— START —
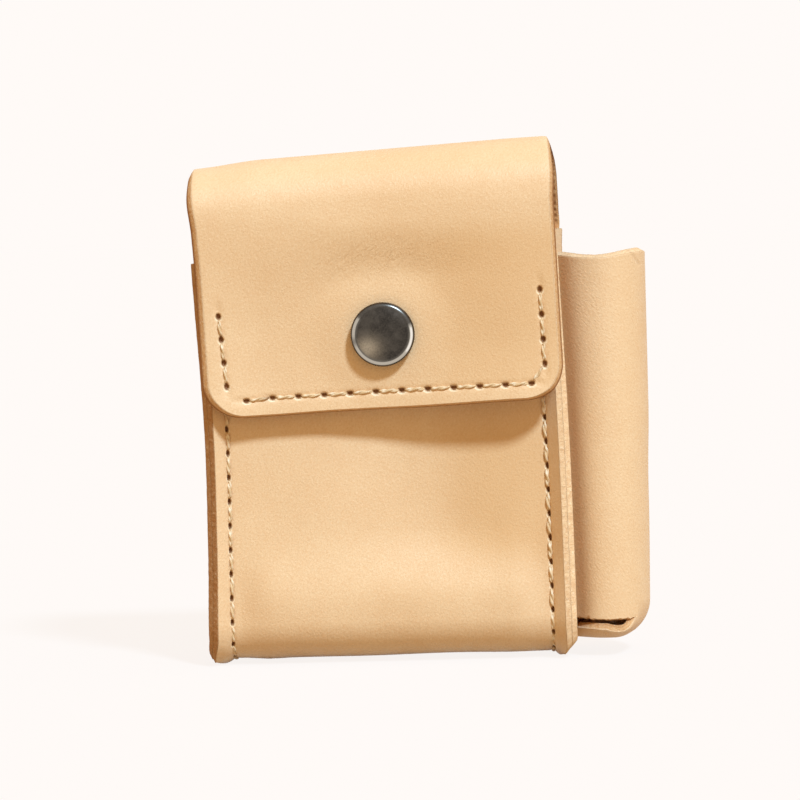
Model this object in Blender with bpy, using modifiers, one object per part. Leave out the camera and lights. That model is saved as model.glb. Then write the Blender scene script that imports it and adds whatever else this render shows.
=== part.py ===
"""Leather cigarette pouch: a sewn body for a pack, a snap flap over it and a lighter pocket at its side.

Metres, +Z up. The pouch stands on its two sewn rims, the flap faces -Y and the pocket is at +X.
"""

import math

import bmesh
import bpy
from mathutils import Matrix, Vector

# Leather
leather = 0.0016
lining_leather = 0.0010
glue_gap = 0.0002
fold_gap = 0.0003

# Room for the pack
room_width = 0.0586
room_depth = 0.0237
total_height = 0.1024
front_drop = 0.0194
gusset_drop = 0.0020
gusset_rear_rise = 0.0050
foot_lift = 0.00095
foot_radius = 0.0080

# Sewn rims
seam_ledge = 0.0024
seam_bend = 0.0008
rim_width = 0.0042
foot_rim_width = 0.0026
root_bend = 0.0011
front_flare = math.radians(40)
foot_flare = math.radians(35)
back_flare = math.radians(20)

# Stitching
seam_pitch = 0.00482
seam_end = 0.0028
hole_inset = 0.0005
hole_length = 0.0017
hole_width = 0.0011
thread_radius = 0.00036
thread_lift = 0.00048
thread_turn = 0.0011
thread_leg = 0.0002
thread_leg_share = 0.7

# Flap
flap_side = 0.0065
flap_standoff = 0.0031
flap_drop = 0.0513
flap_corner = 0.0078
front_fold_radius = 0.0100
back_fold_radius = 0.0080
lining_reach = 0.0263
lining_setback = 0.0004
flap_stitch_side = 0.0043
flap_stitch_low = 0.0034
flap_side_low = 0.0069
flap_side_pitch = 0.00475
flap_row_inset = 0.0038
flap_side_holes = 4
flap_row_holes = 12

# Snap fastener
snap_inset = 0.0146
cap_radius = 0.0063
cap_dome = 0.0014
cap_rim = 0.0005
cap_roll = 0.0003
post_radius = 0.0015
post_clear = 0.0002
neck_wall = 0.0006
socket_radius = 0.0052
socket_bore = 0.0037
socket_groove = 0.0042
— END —
— START —
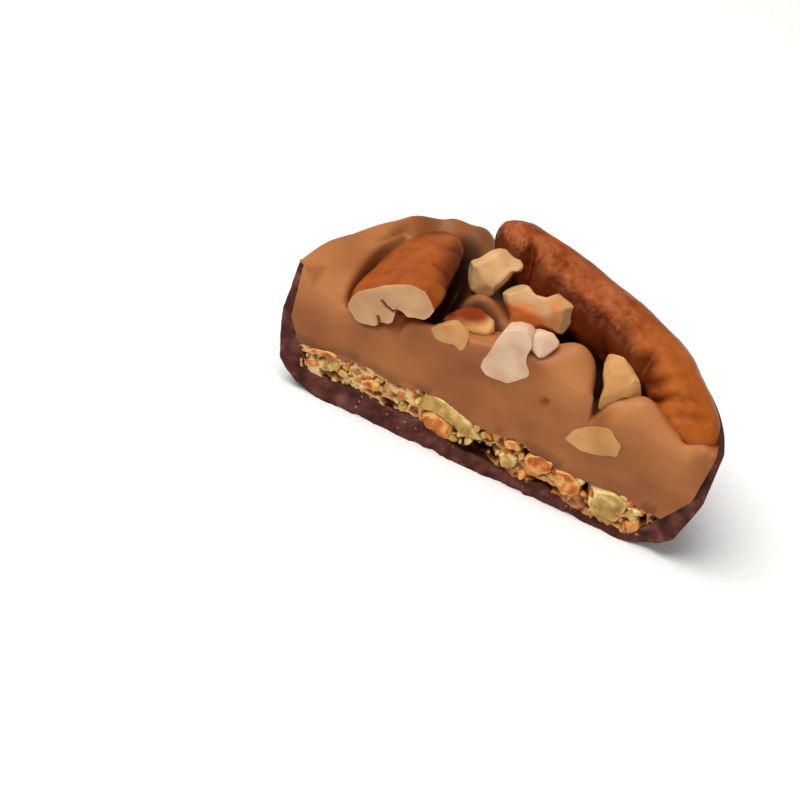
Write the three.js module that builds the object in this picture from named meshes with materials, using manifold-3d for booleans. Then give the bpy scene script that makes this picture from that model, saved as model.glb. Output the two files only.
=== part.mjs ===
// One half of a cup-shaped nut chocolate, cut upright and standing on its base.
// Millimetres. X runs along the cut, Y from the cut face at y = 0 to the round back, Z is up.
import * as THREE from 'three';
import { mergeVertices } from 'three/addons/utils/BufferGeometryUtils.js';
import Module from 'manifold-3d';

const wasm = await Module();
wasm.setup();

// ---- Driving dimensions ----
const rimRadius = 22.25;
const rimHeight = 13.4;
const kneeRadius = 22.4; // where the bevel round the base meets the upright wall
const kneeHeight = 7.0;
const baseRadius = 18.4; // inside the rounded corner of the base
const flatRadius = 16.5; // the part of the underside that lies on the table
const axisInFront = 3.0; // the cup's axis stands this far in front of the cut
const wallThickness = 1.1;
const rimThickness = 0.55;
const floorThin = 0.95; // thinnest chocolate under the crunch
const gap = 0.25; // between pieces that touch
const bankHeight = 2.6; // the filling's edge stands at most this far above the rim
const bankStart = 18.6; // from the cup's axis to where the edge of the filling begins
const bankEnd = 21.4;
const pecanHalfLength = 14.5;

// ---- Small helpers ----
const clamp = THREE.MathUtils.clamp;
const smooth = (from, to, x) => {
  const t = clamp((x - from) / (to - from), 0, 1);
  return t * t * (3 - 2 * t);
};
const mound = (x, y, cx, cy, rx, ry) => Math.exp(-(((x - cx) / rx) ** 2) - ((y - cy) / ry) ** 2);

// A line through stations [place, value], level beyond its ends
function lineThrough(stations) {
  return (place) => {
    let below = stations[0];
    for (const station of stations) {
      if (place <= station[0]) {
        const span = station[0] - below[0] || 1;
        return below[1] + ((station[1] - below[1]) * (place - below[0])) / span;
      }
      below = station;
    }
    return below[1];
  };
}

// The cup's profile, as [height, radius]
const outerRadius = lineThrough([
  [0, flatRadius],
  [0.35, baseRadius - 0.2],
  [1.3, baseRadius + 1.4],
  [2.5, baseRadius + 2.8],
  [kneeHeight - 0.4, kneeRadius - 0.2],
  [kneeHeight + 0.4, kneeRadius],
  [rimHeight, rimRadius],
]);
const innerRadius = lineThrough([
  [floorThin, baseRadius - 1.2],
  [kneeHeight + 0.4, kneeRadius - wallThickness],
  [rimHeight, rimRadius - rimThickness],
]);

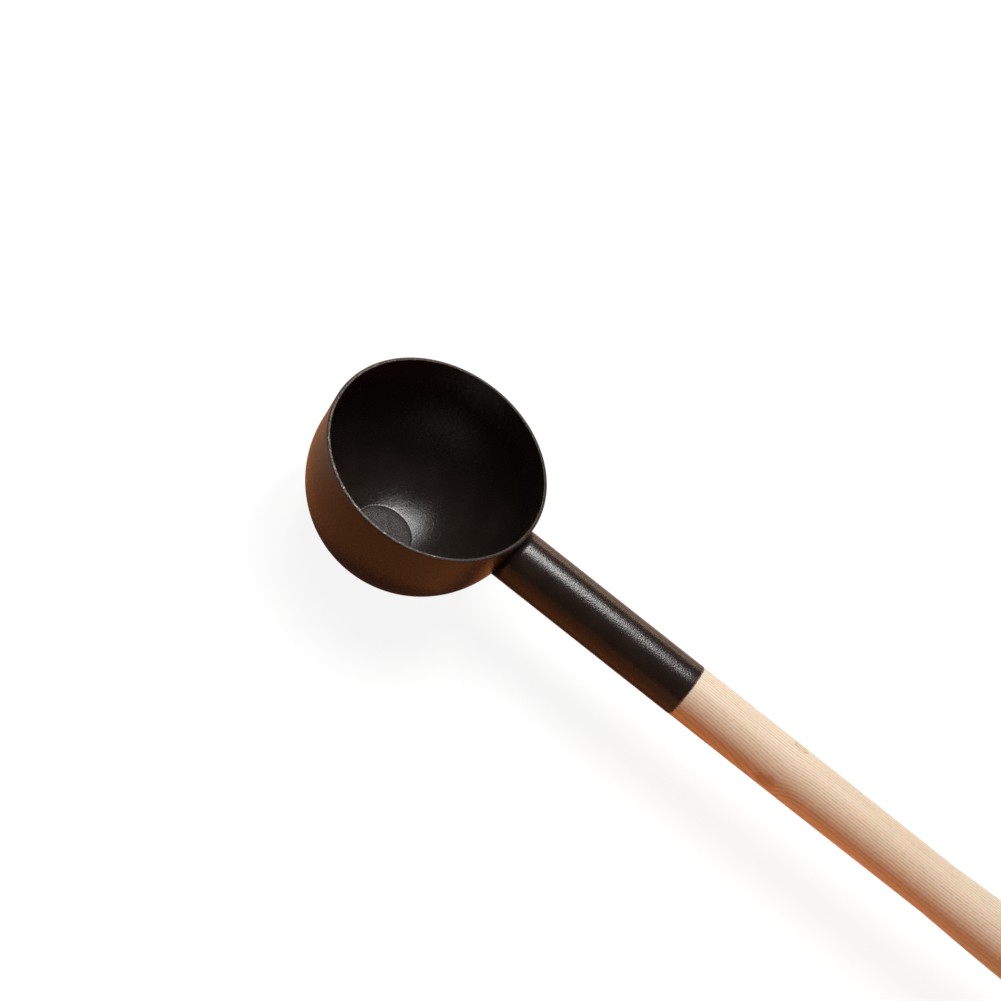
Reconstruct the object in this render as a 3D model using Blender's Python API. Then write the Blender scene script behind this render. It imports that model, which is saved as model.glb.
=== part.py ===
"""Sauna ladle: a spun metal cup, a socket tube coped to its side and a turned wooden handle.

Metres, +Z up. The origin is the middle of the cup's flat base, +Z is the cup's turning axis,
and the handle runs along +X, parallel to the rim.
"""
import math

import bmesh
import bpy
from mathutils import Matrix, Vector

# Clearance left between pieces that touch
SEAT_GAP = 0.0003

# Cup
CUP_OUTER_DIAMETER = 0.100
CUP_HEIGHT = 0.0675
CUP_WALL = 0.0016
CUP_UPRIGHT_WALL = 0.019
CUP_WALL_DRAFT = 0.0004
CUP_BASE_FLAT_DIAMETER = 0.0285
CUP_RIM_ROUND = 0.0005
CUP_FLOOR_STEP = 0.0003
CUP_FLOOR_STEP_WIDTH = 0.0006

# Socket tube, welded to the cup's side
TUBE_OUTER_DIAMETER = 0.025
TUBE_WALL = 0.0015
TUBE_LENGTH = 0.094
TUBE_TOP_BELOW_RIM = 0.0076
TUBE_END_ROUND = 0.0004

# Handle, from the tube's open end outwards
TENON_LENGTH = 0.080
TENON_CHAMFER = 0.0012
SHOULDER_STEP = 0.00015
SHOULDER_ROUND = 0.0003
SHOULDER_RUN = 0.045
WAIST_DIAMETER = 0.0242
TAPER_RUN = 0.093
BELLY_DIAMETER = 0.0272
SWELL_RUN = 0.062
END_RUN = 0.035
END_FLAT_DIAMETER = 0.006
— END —
— START —
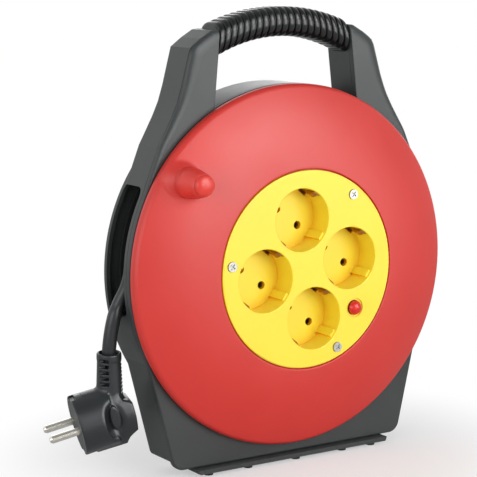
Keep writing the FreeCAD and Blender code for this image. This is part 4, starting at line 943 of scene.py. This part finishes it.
— END —
Exercise task: Above are the records. Print exactly, and only, the lines from the line with "Model this object" to the line with "socket_groove = 0.0042", both inclusive.

Solution:
Model this object in Blender with bpy, using modifiers, one object per part. Leave out the camera and lights. That model is saved as model.glb. Then write the Blender scene script that imports it and adds whatever else this render shows.
=== part.py ===
"""Leather cigarette pouch: a sewn body for a pack, a snap flap over it and a lighter pocket at its side.

Metres, +Z up. The pouch stands on its two sewn rims, the flap faces -Y and the pocket is at +X.
"""

import math

import bmesh
import bpy
from mathutils import Matrix, Vector

# Leather
leather = 0.0016
lining_leather = 0.0010
glue_gap = 0.0002
fold_gap = 0.0003

# Room for the pack
room_width = 0.0586
room_depth = 0.0237
total_height = 0.1024
front_drop = 0.0194
gusset_drop = 0.0020
gusset_rear_rise = 0.0050
foot_lift = 0.00095
foot_radius = 0.0080

# Sewn rims
seam_ledge = 0.0024
seam_bend = 0.0008
rim_width = 0.0042
foot_rim_width = 0.0026
root_bend = 0.0011
front_flare = math.radians(40)
foot_flare = math.radians(35)
back_flare = math.radians(20)

# Stitching
seam_pitch = 0.00482
seam_end = 0.0028
hole_inset = 0.0005
hole_length = 0.0017
hole_width = 0.0011
thread_radius = 0.00036
thread_lift = 0.00048
thread_turn = 0.0011
thread_leg = 0.0002
thread_leg_share = 0.7

# Flap
flap_side = 0.0065
flap_standoff = 0.0031
flap_drop = 0.0513
flap_corner = 0.0078
front_fold_radius = 0.0100
back_fold_radius = 0.0080
lining_reach = 0.0263
lining_setback = 0.0004
flap_stitch_side = 0.0043
flap_stitch_low = 0.0034
flap_side_low = 0.0069
flap_side_pitch = 0.00475
flap_row_inset = 0.0038
flap_side_holes = 4
flap_row_holes = 12

# Snap fastener
snap_inset = 0.0146
cap_radius = 0.0063
cap_dome = 0.0014
cap_rim = 0.0005
cap_roll = 0.0003
post_radius = 0.0015
post_clear = 0.0002
neck_wall = 0.0006
socket_radius = 0.0052
socket_bore = 0.0037
socket_groove = 0.0042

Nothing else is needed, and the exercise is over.